The British, however, reserved the whole 'hanged, drawn and quartered' process for men guilty of high treason (women were burned at the stake). The British, immoral as they were, didn't mind adultery too much, it wasn't a capital offense, unless of course it involved a queen and a cranky king who got particularly upset. Then all bets were off. The justice system back in the 1500's was pretty much what the king or queen wanted, and evidence was not all that essential. Was never a good idea to mutter under your breath: god, I'm sick of this King, and I think I'd like another.
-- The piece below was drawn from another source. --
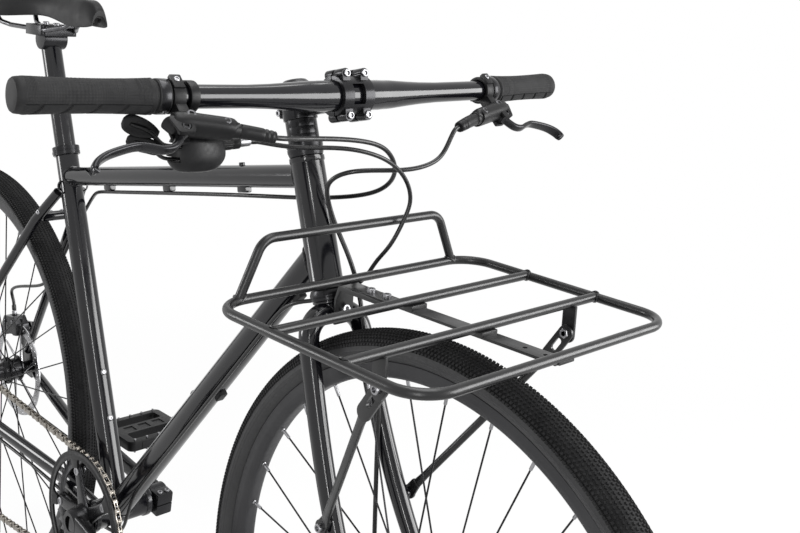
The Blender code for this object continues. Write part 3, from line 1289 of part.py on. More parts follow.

Sometimes it was just a bad idea to be born into the royal line.

So, according to one root of our cultural heritage, treason was the most serious offence, and if we continued with that policy, and had the death penalty in Canada, it would be a dangerous business indeed to complain about the Prime Minister, which happens to be a favored Canadian sport. And as far as planning attacks on the Prime Minister, there would be no holding anyone in jail too long, they'd be hanged, drawn and quartered (ouch!).

Maybe, just maybe, the justice system we have is not too lax, it does spare the unjustly accused from being murdered by the state, and as far as any stats I've read, there's plenty of rape and incest going on in countries with draconian punishments. Barbaric is a word that's not too strong, and we, in the West, find death by stoning barbaric because we've stopped enjoying gruesome public executions.

Most of us find the death penalty itself, still de rigeur in some American states, to be a backward form of punishment. Amnesty International has called on Iran to abolish this 'grotesque punishment' of stoning. Iran is contravening its international agreements by such sentencing, and countless activists in Iran are fighting against these types of executions.

Tragically, 29 dissidents were hanged, on July 27th, on the basis of drummed up charges of drug trafficking and armed robbery, in the same place that 30,000 political prisoners were executed within a few months in l988. It's hard to think of another nation where so many have the heart to be activists when the risks are so great. It's hard to imagine the courage it takes to fight a system that will kill you for speaking out. It's hard to imagine what it's like to wait in a cell for your death by stoning.